● BRIEF
Start at the line containing "obj.matrix_parent_inverse = Matrix.Identity(4)", stop at the line containing "before = set(bpy.data.objects)", and set down every line in that stretch exactly as written, and nothing else.

---- SUPPLIED DATA

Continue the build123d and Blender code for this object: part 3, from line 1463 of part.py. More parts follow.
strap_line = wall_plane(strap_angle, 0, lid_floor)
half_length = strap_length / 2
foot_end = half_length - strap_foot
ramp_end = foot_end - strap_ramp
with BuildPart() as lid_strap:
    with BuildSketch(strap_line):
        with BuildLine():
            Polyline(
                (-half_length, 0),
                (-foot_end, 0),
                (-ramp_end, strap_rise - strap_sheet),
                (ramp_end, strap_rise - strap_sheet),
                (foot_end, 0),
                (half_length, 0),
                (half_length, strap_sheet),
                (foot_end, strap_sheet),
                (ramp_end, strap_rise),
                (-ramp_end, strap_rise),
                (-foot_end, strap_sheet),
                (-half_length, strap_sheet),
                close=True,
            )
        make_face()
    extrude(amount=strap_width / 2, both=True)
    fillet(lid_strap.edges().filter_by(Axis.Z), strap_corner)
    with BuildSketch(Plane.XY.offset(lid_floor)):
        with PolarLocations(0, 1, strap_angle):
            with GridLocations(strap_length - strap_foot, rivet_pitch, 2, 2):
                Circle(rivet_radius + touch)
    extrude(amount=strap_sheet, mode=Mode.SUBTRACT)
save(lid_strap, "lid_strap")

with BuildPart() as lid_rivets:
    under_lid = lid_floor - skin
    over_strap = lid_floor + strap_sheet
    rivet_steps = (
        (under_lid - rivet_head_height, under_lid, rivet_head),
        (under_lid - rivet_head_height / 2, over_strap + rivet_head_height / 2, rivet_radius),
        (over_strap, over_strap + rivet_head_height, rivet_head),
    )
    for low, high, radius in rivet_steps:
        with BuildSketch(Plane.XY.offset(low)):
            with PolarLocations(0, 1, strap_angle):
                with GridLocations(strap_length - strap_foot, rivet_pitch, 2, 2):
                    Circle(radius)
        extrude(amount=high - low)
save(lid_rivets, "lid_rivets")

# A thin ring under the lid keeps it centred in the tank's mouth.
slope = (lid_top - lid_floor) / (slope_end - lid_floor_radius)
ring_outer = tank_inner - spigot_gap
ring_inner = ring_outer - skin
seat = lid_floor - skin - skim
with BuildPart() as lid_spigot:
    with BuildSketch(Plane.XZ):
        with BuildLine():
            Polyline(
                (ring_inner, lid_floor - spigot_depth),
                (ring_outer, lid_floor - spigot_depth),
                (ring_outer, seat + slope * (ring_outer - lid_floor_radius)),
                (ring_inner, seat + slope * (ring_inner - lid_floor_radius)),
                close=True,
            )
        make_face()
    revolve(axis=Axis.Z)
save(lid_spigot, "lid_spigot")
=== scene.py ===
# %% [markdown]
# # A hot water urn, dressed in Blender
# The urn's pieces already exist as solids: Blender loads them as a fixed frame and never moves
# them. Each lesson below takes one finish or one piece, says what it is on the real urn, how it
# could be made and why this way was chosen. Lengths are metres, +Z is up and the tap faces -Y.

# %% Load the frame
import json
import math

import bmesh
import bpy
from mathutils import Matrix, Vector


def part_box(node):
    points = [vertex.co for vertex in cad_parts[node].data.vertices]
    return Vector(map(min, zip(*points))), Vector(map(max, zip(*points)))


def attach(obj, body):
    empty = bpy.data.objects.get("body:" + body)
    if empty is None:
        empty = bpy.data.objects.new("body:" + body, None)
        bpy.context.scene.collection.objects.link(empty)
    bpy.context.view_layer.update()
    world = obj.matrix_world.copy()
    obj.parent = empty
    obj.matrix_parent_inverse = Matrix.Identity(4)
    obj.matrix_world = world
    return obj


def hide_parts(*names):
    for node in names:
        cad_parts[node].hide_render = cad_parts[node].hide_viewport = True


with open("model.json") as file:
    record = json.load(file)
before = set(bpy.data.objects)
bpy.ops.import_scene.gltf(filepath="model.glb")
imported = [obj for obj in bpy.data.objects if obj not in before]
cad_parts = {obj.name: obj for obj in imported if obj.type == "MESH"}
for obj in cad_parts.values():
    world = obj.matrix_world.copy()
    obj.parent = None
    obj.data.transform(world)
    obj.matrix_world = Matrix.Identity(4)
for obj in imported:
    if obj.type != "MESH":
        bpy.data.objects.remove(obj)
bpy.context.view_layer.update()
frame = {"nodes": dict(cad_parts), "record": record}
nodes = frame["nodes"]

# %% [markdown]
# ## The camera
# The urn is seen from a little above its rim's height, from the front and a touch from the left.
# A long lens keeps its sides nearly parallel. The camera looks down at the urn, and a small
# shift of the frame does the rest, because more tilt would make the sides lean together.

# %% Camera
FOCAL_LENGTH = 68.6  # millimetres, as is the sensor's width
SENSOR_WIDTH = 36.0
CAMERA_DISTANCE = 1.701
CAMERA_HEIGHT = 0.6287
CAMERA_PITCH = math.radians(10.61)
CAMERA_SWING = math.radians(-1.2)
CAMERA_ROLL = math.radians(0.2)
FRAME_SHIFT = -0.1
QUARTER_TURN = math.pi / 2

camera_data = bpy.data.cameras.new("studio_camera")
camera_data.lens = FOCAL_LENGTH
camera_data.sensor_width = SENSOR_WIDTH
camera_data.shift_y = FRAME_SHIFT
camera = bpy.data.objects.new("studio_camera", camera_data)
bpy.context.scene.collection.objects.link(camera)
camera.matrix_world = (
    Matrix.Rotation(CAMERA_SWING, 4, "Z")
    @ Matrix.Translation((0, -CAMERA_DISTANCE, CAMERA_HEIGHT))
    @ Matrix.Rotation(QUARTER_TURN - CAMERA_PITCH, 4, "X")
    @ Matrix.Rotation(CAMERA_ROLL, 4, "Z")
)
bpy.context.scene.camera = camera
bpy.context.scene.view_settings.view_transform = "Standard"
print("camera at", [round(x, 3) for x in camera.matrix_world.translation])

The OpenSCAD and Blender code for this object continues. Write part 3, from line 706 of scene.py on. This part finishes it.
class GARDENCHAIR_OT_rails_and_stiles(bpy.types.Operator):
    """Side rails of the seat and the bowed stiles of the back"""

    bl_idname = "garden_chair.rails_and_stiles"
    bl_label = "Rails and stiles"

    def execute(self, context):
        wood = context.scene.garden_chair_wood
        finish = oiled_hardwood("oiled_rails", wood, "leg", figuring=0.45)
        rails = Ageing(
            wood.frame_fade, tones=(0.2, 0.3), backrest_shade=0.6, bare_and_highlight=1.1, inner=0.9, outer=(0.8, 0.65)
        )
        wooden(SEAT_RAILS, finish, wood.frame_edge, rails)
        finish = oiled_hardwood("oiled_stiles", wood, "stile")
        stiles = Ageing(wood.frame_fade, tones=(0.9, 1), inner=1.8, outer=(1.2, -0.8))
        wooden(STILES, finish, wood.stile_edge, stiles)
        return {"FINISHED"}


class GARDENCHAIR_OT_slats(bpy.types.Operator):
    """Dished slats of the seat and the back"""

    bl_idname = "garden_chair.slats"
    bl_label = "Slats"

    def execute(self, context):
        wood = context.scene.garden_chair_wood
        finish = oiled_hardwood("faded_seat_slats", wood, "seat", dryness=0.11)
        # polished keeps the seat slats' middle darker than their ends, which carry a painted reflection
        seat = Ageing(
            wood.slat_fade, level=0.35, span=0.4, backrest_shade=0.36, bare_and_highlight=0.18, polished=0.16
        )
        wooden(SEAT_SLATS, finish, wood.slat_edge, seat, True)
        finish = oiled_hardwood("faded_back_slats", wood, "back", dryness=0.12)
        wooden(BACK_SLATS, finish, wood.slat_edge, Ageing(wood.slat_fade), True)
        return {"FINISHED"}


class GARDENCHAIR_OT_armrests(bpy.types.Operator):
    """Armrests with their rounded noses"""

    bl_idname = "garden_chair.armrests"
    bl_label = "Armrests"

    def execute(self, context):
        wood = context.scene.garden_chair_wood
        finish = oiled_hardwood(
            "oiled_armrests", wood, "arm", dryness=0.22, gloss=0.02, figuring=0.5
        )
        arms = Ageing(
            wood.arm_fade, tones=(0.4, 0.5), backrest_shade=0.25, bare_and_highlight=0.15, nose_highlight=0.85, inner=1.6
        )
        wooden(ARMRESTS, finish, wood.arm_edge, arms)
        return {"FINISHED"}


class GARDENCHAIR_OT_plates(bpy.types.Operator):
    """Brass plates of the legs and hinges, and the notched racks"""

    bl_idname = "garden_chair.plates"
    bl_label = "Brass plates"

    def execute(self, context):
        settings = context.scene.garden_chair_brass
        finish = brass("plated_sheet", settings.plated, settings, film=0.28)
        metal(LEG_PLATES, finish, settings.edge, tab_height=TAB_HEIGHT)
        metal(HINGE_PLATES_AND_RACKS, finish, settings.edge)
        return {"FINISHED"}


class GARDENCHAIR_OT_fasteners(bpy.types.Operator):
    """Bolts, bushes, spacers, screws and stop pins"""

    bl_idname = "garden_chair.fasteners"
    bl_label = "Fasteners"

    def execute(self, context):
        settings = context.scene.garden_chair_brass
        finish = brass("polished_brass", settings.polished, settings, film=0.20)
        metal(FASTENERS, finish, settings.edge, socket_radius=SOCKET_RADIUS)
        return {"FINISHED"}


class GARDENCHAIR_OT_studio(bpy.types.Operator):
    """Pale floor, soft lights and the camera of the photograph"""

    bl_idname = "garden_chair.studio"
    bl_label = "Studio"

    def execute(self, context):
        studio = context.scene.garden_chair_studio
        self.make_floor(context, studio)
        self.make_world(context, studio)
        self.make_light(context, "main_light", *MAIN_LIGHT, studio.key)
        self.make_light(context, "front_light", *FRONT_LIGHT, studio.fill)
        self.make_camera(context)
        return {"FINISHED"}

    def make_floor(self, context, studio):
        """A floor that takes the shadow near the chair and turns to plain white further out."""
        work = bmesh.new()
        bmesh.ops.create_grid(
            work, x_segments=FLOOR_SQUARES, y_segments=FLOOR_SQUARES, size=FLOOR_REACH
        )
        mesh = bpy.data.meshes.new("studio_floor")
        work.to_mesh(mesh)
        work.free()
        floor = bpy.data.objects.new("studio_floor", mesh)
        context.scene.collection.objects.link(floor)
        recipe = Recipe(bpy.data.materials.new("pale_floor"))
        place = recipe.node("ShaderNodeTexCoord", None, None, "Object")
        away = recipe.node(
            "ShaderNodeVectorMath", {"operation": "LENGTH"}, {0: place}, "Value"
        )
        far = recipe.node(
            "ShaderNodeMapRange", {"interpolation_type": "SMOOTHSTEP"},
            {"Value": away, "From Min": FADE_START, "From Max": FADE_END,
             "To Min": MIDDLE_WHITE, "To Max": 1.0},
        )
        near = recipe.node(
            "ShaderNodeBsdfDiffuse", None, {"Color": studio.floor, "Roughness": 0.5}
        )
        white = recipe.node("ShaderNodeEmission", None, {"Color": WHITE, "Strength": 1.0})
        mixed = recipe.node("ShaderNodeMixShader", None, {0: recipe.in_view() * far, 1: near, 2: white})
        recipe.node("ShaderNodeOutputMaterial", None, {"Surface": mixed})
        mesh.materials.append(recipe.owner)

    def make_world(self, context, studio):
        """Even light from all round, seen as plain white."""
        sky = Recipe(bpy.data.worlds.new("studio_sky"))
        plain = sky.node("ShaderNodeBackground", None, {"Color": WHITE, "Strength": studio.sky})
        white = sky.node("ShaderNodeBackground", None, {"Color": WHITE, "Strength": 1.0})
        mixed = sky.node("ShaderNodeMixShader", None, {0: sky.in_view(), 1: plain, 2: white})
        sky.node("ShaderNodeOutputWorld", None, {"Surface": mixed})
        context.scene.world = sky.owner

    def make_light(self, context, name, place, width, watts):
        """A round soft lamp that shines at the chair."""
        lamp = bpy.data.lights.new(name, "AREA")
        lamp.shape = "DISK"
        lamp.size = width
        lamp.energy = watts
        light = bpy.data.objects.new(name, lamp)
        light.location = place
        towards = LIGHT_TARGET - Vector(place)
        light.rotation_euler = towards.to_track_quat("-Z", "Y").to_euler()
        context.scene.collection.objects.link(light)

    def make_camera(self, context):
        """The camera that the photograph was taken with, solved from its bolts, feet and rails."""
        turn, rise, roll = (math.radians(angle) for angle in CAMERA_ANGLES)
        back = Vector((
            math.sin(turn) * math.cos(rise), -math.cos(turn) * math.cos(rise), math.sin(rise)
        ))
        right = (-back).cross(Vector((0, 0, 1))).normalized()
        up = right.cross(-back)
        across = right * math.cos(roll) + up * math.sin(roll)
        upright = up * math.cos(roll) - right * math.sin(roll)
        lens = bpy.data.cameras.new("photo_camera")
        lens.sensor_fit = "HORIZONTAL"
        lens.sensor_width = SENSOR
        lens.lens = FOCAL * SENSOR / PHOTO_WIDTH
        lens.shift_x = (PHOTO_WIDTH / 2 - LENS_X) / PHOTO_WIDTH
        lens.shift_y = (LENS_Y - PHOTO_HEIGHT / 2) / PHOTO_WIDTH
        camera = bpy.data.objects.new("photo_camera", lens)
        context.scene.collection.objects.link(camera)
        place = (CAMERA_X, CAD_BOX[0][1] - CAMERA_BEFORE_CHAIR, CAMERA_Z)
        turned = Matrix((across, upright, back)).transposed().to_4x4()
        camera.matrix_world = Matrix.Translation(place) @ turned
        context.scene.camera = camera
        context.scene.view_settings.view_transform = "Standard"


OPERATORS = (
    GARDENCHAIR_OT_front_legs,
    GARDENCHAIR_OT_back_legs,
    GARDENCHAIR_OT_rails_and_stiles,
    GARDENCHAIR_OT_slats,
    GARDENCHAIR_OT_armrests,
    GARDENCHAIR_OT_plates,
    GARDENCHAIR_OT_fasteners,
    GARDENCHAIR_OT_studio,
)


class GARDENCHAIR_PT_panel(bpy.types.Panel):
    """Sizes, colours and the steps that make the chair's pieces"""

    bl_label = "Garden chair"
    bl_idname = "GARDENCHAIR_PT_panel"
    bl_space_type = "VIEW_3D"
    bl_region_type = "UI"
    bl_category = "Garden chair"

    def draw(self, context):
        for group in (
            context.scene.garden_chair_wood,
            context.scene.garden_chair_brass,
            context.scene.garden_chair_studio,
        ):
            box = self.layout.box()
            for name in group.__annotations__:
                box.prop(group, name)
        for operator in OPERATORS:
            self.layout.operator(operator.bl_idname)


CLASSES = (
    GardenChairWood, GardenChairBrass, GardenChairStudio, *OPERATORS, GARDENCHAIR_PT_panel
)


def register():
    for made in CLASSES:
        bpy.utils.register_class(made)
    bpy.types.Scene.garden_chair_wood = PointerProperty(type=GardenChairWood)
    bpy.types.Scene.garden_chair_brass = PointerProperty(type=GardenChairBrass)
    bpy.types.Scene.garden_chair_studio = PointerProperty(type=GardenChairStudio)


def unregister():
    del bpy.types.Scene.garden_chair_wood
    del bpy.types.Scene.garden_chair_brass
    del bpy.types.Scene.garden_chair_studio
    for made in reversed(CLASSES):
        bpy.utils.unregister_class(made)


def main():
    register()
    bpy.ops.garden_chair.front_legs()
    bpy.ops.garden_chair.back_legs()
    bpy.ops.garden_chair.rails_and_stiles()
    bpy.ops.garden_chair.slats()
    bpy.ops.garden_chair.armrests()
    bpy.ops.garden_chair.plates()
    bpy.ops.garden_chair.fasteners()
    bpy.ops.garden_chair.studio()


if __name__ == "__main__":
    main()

--------

● SOLUTION BELOW
    obj.matrix_parent_inverse = Matrix.Identity(4)
    obj.matrix_world = world
    return obj


def hide_parts(*names):
    for node in names:
        cad_parts[node].hide_render = cad_parts[node].hide_viewport = True


with open("model.json") as file:
    record = json.load(file)
before = set(bpy.data.objects)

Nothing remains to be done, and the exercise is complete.